Manually setting the RMS
By default the global RMS used for deriving thresholds is computed from the
full dirty cube. For small windows where >50% of the channels may contain
significant emission, this globally RMS value may not be appropriate. If
the desired RMS value to use is known, the
faust_imaging.ImageConfig.rms
attribute may be set manually.
config = ImageConfig(...)
config.rms = 0.001 # in Jy
Frequency-chunked image processing
The memory requirements for imaging the full spectral windows using the
fullcube=True
are demanding, requiring several hundred gigabytes of RAM.
In principle running tclean
with the parameter chankchunks=-1
serially processes individual frequency ranges to conserve memory,
unfortunately problems persist. The most serious issues observed are that the
final concatentation step in tclean
can segfault, and that copying the
internal mask files using makemask
also frequently fails for large image
cubes.
To relieve memory requirements, the pipeline may be run on individual
frequency intervals or “chunks”. By default the pipeline procedure
faust_imaging.ImageConfig.run_pipeline()
will chunk and concatenate the
results:
config = ImageConfig(...) # or `.from_name(...)`
config.run_pipeline(ext='clean')
# or explicitly
config.run_pipeline(ext='clean', use_chunking=True, nchunks=4)

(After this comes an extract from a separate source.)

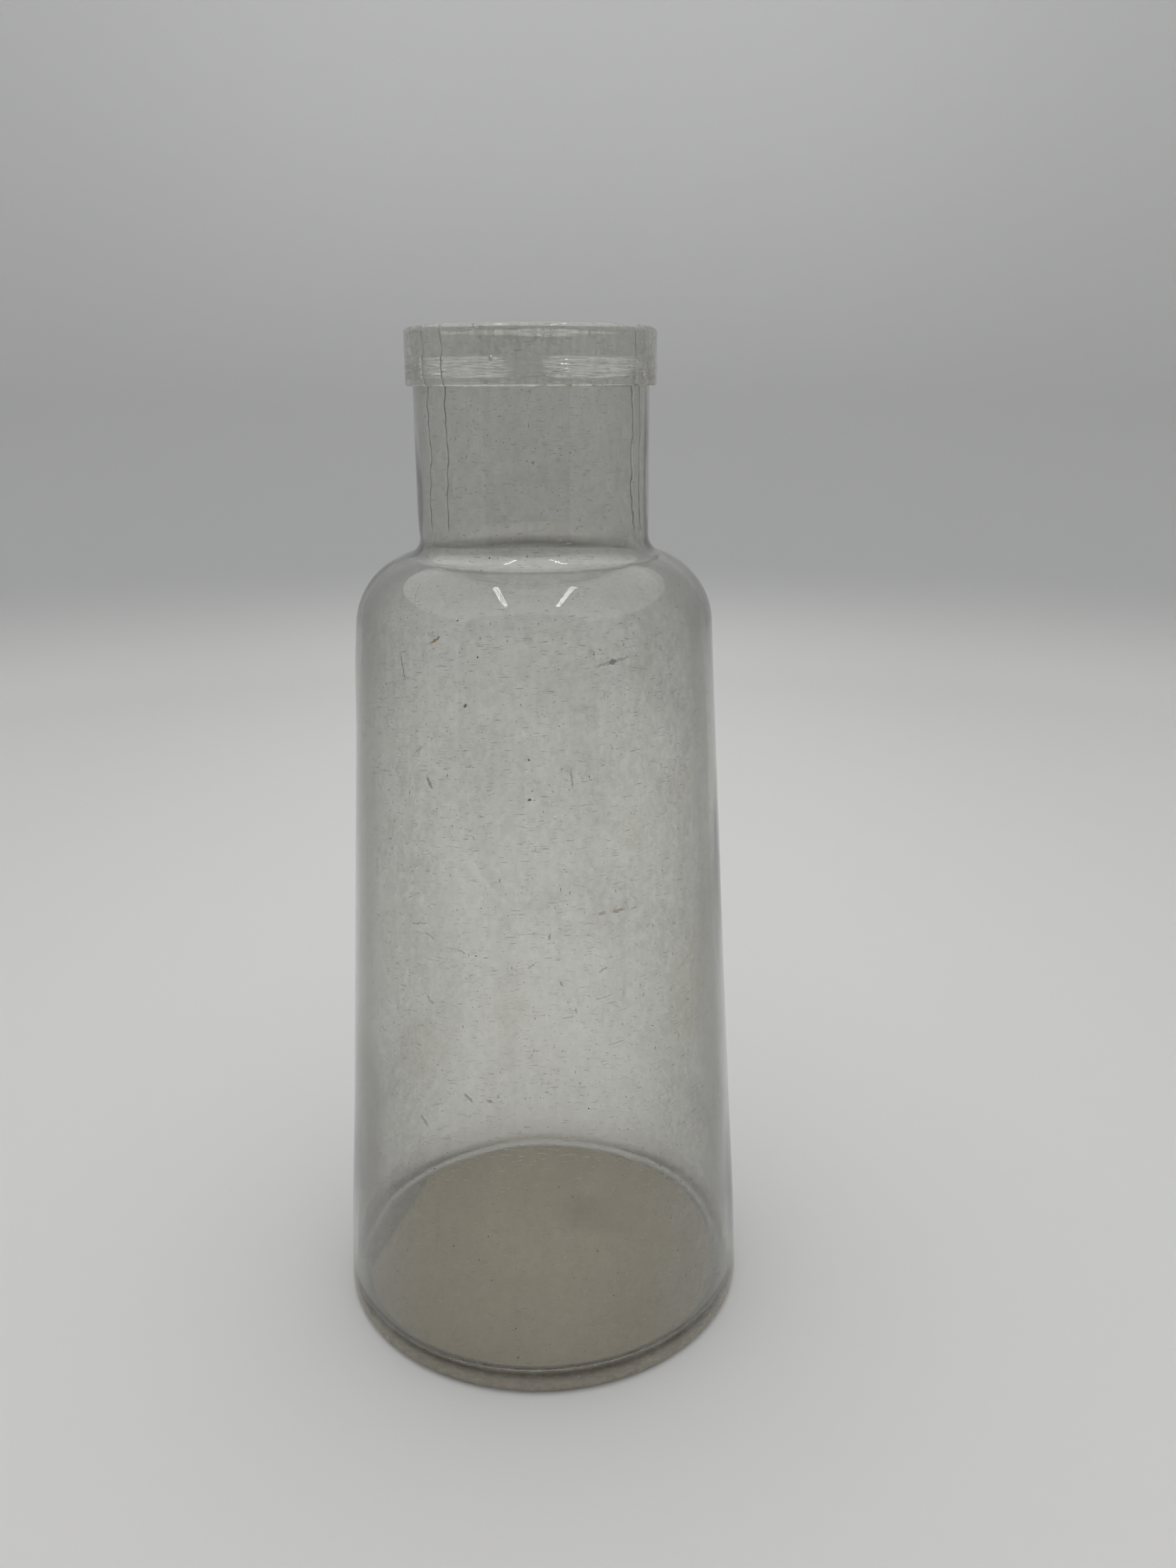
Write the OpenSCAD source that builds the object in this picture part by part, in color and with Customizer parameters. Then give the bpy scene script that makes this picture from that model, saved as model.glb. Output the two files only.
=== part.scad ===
// Wide-mouth glass laboratory flask: a slightly conical body on a thick base, a
// rounded shoulder, a straight neck and a banded lip round the mouth.
// Every part is a body of revolution about +Z, and the origin is the middle of the
// face that the flask stands on. All lengths are in millimetres.

/* [Overall] */
// Height from the table to the top of the rim
flask_h = 221.4; // [205:0.1:260]
// Widest outer diameter, just above the heel
base_d = 95.5; // [88:0.5:104]

/* [Glass] */
// Thickness of the body and shoulder walls
wall = 1.4; // [1:0.1:2.2]
// Height of the inside floor above the table
floor_z = 3.4; // [2.6:0.1:5]
// Height of the hollow pushed up under the base
kick_h = 1.2; // [0.4:0.1:1.6]
// Width of the flat ring that the flask stands on
stand_w = 7; // [4:0.5:12]
// Outer radius of the heel
heel_r = 2; // [1:0.1:3]
// Inner radius where the floor turns up into the wall
corner_r = 3.6; // [2:0.1:4.5]

/* [Shoulder] */
// Outer diameter where the straight wall ends and the shoulder starts
shoulder_d = 75.9; // [72:0.1:80]
// Height at which the shoulder starts
shoulder_z = 162.4; // [150:0.1:166]
// Outer radius of the shoulder's curve
shoulder_r = 15.7; // [13:0.1:18]
// Radius of the hollow curve between the shoulder and the neck
root_r = 4.2; // [3:0.1:6]

/* [Neck and lip] */
// Outer diameter of the neck
neck_d = 48.3; // [44:0.1:52]
// Thickness of the neck's wall
neck_wall = 1.1; // [0.8:0.1:1.4]
// Outer diameter of the lip band
lip_d = 51.2; // [50:0.1:56]
// Height of the lip band
lip_h = 11.3; // [8:0.1:16]
// Rounding of the rim's outer and inner edges
rim_r = 1.2; // [0.5:0.1:1.2]
// Rounding of the lip band's lower outer edge
lip_edge_r = 0.5; // [0.2:0.05:0.6]
// Depth and height of the crevice under the lip band, against the neck
crevice = 0.45; // [0.2:0.05:0.6]

/* [Hidden] */
$fn = 96;

base_r = base_d / 2;
neck_r = neck_d / 2;
lip_r = lip_d / 2;
bore_r = neck_r - neck_wall;

// The straight wall leans in by this angle, and its normal points out and up
taper = atan((base_r - shoulder_d / 2) / (shoulder_z - heel_r));
wall_n = [cos(taper), sin(taper)];
// Distance of the outer wall line from the origin, measured along its normal
wall_k = wall_n * [shoulder_d / 2, shoulder_z];

// Centres of the shoulder's curve and of the hollow curve under the neck
shoulder_c = [shoulder_d / 2, shoulder_z] - shoulder_r * wall_n;
root_dx = neck_r + root_r - shoulder_c[0];
root_c = [neck_r + root_r, shoulder_c[1] + sqrt(pow(root_r + shoulder_r, 2) - pow(root_dx, 2))];

// Planes where one part is fused to the next
base_top = floor_z + corner_r + 0.4;
body_top = shoulder_c[1] - 1;
neck_foot = root_c[1];
lip_foot = flask_h - lip_h;

// The hollow under the base is part of a large sphere
kick_edge = base_r - heel_r - stand_w;
kick_sphere = (pow(kick_edge, 2) + pow(kick_h, 2)) / (2 * kick_h);
max_r = base_r + 10;

// Centre of a circle of radius r that touches the floor at height z and the
// wall line set in by depth
function corner_c(depth, z, r) =
    [(wall_k - depth - r - wall_n[1] * (z + r)) / wall_n[0], z + r];

// Half section of the whole flask, filled in to the axis. depth sets the wall in
// from the outer surface, z is the floor and r the radius of the lower corner.
module envelope_2d(depth, z, r) {
    low = corner_c(depth, z, r);
    curve_r = shoulder_r - depth;
    blend_r = root_r + depth;
    blend_dir = (root_c - shoulder_c) / (root_r + shoulder_r);
    blend_point = shoulder_c + curve_r * blend_dir;
    side_r = neck_r - depth;

    // Foot, straight wall and everything inside the shoulder's curve
    polygon([
        [0, z],
        [low[0], z],
        low + r * wall_n,
        shoulder_c + curve_r * wall_n,
        shoulder_c,
        [0, shoulder_c[1]]
    ]);
    translate(low)
        circle(r);
    intersection() {
        translate(shoulder_c)
            circle(curve_r);
        square([max_r, flask_h]);
    }
    // Top of the shoulder, hollowed by the curve under the neck
    difference() {
        polygon([
            [0, shoulder_c[1]],
            shoulder_c,
            blend_point,
            root_c,
            [0, root_c[1]]
        ]);
        translate(root_c)
            circle(blend_r);
    }
    // Neck, open at the top
    translate([0, root_c[1] - 0.01])
        square([side_r, flask_h - root_c[1] + 0.01]);
}

// Half section of the glass, from the hollow under the base up to the mouth
module glass_2d() {
    difference() {
        envelope_2d(0, 0, heel_r);
        envelope_2d(wall, floor_z, corner_r);
        translate([0, kick_h - kick_sphere])
            circle(kick_sphere, $fn = 360);
    }
}

// The part of the glass between two heights, turned about the axis
module glass_between(low, high) {
    rotate_extrude()
        intersection() {
            glass_2d();
            translate([0, low])
                square([max_r, high - low]);
        }
}

// Half section of the rim, neck and lip band together, with its edges rounded
module rim_2d() {
    square_h = lip_h - rim_r;
    translate([bore_r, lip_foot])
        square([lip_r - bore_r, square_h]);
    translate([bore_r + rim_r, lip_foot + square_h - 0.01])
        square([lip_r - bore_r - 2 * rim_r, rim_r + 0.01]);
    for (x = [bore_r + rim_r, lip_r - rim_r])
        translate([x, flask_h - rim_r])
            circle(rim_r);
}

// Thick moulded bottom: standing ring, hollow underside, heel and floor
module base() {
    color([0.72, 0.75, 0.71, 0.5])
        glass_between(0, base_top);
}

// Straight wall that leans in towards the shoulder
module body() {
    color([0.78, 0.81, 0.79, 0.4])
        glass_between(base_top, body_top);
}

// Rounded shoulder and the hollow curve that turns it up into the neck
module shoulder() {
    color([0.76, 0.79, 0.77, 0.4])
        glass_between(body_top, neck_foot);
}

// Straight tube whose top is the inner half of the rim
module neck() {
    color([0.78, 0.81, 0.79, 0.4])
        rotate_extrude() {
            translate([bore_r, neck_foot])
                square([neck_wall, lip_foot - neck_foot]);
            intersection() {
                rim_2d();
                translate([0, lip_foot - 0.01])
                    square([neck_r, lip_h + 1]);
            }
        }
}

// Band of glass wound round the mouth, with a crevice at its foot
module lip_band() {
    edge_x = lip_r - lip_edge_r;
    color([0.8, 0.82, 0.8, 0.5])
        rotate_extrude()
            difference() {
                intersection() {
                    rim_2d();
                    translate([neck_r, lip_foot])
                        square([lip_r, lip_h + 1]);
                }
                // Rounded lower outer edge
                difference() {
                    translate([edge_x, lip_foot - 1])
                        square([lip_edge_r + 1, lip_edge_r + 1]);
                    translate([edge_x, lip_foot + lip_edge_r])
                        circle(lip_edge_r);
                }
                // Crevice against the neck
                polygon([
                    [neck_r - 1, lip_foot - 1],
                    [neck_r + crevice + 1, lip_foot - 1],
                    [neck_r - 1, lip_foot + crevice + 1]
                ]);
            }
}

base();
body();
shoulder();
neck();
lip_band();
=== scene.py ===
"""Old clear-glass flask, stained and scratched, standing in a pale light tent."""

import math

import bmesh
import bpy
from mathutils import Euler, Matrix, Vector, noise


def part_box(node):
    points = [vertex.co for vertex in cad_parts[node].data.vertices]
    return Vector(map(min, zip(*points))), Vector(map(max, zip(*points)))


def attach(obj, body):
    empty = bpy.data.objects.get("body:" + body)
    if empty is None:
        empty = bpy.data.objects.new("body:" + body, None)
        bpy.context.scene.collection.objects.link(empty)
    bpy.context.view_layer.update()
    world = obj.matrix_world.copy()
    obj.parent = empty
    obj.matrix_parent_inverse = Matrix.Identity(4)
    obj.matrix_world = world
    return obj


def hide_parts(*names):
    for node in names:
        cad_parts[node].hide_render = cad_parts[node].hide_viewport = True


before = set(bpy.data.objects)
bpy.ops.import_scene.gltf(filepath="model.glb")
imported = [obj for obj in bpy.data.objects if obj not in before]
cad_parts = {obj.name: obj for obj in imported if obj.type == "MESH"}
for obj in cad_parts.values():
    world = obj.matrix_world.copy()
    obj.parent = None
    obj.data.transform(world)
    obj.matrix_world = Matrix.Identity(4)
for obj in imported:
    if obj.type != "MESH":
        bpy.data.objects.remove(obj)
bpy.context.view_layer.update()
MM = 0.001

# ---------------------------------------------------------------- sizes
# Read from the frame: heights and radii of each node.
BASE_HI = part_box("base")[1]
BODY_LO, BODY_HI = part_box("body")
SHOULDER_LO, SHOULDER_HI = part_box("shoulder")
NECK_LO, NECK_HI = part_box("neck")
LIP_LO, LIP_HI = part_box("lip_band")

BASE_TOP = BASE_HI.z
BODY_TOP = BODY_HI.z
NECK_FOOT = NECK_LO.z
LIP_FOOT = LIP_LO.z
RIM_Z = LIP_HI.z
NECK_R = NECK_HI.x
LIP_R = LIP_HI.x

# Shape of the glass that the boxes don't say.
WALL = 1.4 * MM
NECK_WALL = 1.1 * MM
FLOOR_Z = 3.4 * MM
KICK_H = 1.2 * MM
STAND_W = 7 * MM
HEEL_R = 2 * MM
CORNER_R = 3.6 * MM
SHOULDER_R = 15.7 * MM
ROOT_R = 4.2 * MM
RIM_R = 1.2 * MM
LIP_EDGE_R = 0.5 * MM
CREVICE = 0.45 * MM
BORE_R = NECK_R - NECK_WALL

# Steps round the glass, and how many times closer they are near the folds in the neck.
TURNS = 288
FOLD_STEPS = 6

# Mean radius of the wall, which lays marks out flat in metres.
MEAN_R = 0.042

# The straight wall is a line: its normal, and its distance from the origin along it.
WALL_RISE = SHOULDER_LO.z - BODY_LO.z
TAPER = math.atan((BODY_HI.x - SHOULDER_HI.x) / WALL_RISE)
WALL_N = Vector((math.cos(TAPER), math.sin(TAPER)))
WALL_K = WALL_N.dot(Vector((BODY_HI.x, BODY_LO.z)))


def wall_radius(z, depth=0.0):
    """Radius of the wall line at a height, set in by depth."""
    return (WALL_K - depth - WALL_N.y * z) / WALL_N.x


def corner_centre(z, radius, depth):
    """Centre of a circle that touches the floor at height z and the wall line."""
    inset = WALL_K - depth - radius - WALL_N.y * (z + radius)
    return Vector((inset / WALL_N.x, z + radius))


# Centres of the shoulder's curve and of the hollow curve under the neck. The neck's
# foot is level with the second one.
ROOT_C = Vector((NECK_R + ROOT_R, NECK_FOOT))


def find_shoulder_centre():
    """The centre lies SHOULDER_R inside the wall line and touches the root's curve."""
    reach = ROOT_R + SHOULDER_R
    low, high = NECK_FOOT - reach, NECK_FOOT
    for _ in range(60):
        mid = (low + high) / 2
        x = wall_radius(mid, SHOULDER_R)
        if math.hypot(ROOT_C.x - x, ROOT_C.y - mid) > reach:
            low = mid
        else:
            high = mid
    return Vector((wall_radius(low, SHOULDER_R), low))


SHOULDER_C = find_shoulder_centre()
ROOT_ANGLE = math.atan2(ROOT_C.y - SHOULDER_C.y, ROOT_C.x - SHOULDER_C.x)


# ---------------------------------------------------------------- profiles
def smooth(start, end, x):
    """0 at start, 1 at end and a smooth step between."""
    t = min(1.0, max(0.0, (x - start) / (end - start)))
    return t * t * (3 - 2 * t)


def arc(centre, radius, start, end, steps):
    """Points on an arc from one angle to another, in radians."""
    out = []
    for i in range(steps + 1):
        a = start + (end - start) * i / steps
        out.append((centre[0] + radius * math.cos(a), centre[1] + radius * math.sin(a)))
    return out


def line(start, end, step):
    """Points on a straight stretch, both ends included."""
    count = max(1, math.ceil(math.dist(start, end) / step))
    return [
        (start[0] + (end[0] - start[0]) * i / count, start[1] + (end[1] - start[1]) * i / count)
        for i in range(count + 1)
    ]


def join(*runs):
    """One list from several runs of points, without doubled ends."""
    out = []
    for run in runs:
        for point in run:
            if not out or math.dist(out[-1], point) > 1e-7:
                out.append(point)
    return out


def base_underside():
    """From the middle of the domed underside out over the ring that it stands on."""
    heel = corner_centre(0.0, HEEL_R, 0.0)
    edge = heel.x - STAND_W
    sphere = (edge * edge + KICK_H * KICK_H) / (2 * KICK_H)
    top = math.pi / 2
    return join(
        arc((0.0, KICK_H - sphere), sphere, top, top - math.asin(edge / sphere), 24),
        line((edge, 0.0), (heel.x, 0.0), 1 * MM),
    )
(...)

The number of chunks can be controlled with the nchunks
parameter. If left
unset, then the number of chunks is chosen heuristically. The chunked configs
may also be created from a normal instance using
faust_imaging.ImageConfig.duplicate_into_chunks()
and treated
individually for more customized processing. This creates an instance of
faust_imaging.ChunkedConfigSet
which both encapsulates the chunked
images and provides several helper methods.
# Initialize an image configuration instance with the desired properties.
full_config = ImageConfig(...)
# Create 4 chunks with properties inherited from the above, full instance.
# Note that if a ".sumwt" file does not exist, a dirty image will be
# made of a small field in order to calculate it first.
chunked_configs = full_config.duplicate_into_chunks(nchunks=4)
# Standard pipeline processing may now proceed on each chunked config.
for config in chunked_configs:
config.run_pipeline(ext='clean')
# Post-process each chunked individually but using information from
# all of the runs (such as for determining the common beam)
chunked_configs.postprocess(ext='clean')
By default, most image extensions (e.g., ‘.image’, etc.) are concatenated
by faust_imaging.ChunkedConfigSet.postprocess()
. Images may also
be explicitly concatenated with faust_imaging.ChunkedConfigSet.concat_cubes()
.
The pipeline procedures may also be run in different instances in CASA to
process parts of the image in parallel. To do so, simply ensure that the
same configuration options are applied in order to reproduce the equivalent
ImageConfig
instances, as below:
# In CASA instance 1, process chunks 0 and 1. Note that Python syntax for
# slicing (i.e., ":2") is inclusive on the lower limit but exclusive on
# the upper limit.
full_config = ImageConfig(...)
chunked_configs = full_config.duplicate_into_chunks(nchunks=4)
first_half = chunked_configs[:2]
for config in first_half:
config.run_pipeline(ext='clean')
# In CASA instance 2, process chunks 2 and 3. Ensure that the same
# configuration options and modifications are also applied here as well!
full_config = ImageConfig(...)
chunked_configs = full_config.duplicate_into_chunks(nchunks=4)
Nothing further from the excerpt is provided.